From the DocPull source checkout, the reproducible check is:

Conformance checkOKF
# From the DocPull source checkout
uv run pytest \
  tests/test_outputs_e2e.py::test_okf_output_bundle_local_server \
  tests/test_outputs_e2e.py::test_okf_indexes_include_nested_directories

That command runs the OKF output tests and the nested-index test that enforces the index.md collision behavior.

Where OKF fits

OKF is the packaging layer. Retrieval quality still comes from good source selection, deduplication, chunking, ranking, and citation strategy. The format gives those systems cleaner inputs and a shared shape to work from.

Input
Any public page DocPull can fetch and normalize.
Output
A directory of Markdown concept files plus generated indexes.
Consumer
Agents, search systems, memory layers, and review tools.

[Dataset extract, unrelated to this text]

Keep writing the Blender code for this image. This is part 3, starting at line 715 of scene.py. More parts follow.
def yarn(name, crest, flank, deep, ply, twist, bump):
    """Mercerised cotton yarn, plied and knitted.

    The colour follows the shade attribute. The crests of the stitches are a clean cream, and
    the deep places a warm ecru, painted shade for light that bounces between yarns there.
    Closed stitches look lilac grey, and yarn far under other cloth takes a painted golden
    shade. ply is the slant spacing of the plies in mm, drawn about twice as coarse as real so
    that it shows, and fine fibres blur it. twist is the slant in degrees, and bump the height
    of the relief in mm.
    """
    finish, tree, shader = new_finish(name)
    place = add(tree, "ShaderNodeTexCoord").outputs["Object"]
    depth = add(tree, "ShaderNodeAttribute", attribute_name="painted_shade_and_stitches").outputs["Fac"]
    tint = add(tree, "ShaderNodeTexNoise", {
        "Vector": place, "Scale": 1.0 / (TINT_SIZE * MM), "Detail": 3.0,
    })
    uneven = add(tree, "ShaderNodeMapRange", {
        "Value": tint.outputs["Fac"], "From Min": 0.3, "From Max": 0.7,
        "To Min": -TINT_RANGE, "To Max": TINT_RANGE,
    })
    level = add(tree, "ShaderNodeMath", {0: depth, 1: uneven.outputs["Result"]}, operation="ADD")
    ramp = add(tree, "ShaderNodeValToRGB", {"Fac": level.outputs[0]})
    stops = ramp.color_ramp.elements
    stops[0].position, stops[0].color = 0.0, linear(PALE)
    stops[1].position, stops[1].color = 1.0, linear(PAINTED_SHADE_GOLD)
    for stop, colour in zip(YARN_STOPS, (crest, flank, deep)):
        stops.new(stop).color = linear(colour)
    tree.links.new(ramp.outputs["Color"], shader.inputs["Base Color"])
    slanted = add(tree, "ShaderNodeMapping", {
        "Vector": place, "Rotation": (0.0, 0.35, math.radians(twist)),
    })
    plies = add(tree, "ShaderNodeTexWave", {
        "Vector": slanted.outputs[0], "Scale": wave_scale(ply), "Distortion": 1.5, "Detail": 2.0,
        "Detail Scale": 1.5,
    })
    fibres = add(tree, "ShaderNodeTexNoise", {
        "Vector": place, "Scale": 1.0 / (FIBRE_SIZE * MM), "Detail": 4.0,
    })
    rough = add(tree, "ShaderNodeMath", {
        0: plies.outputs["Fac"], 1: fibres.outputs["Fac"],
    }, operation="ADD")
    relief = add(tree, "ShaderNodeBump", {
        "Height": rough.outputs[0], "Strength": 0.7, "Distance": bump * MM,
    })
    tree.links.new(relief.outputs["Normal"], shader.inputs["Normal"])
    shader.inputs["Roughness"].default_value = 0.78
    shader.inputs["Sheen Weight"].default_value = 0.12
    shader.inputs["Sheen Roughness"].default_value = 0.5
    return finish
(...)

That makes it a strong companion to semantic search, access policy, and agent memory systems. The files carry readable knowledge and source metadata; the surrounding application can decide how to rank, secure, cite, and refresh it.

That is why DocPull still writes corpus.manifest.json. OKF gives agents a portable Markdown bundle; the DocPull manifest preserves run identity, content hashes, document IDs, chunk IDs, and relative output paths so regenerated corpora can be diffed and cited.

Try it

Install or upgrade DocPull, then point it at a website:

CLIOKF
docpull https://example.com --format okf -o ./site-okf

# Equivalent profile form
docpull https://example.com --profile okf -o ./site-okf

Write OKF output to a clean directory. Under the spec, every non-reserved .md file in the bundle tree is treated as a concept document, so mixing unrelated Markdown into the same directory can make the bundle invalid.

The practical next step is simple: generate OKF from your own site, help center, blog, changelog, or docs, open the bundle in an editor, and inspect what an agent would see before adding any vector database or hosted knowledge layer. If the files are clear to a person, they are much easier to make useful to an agent.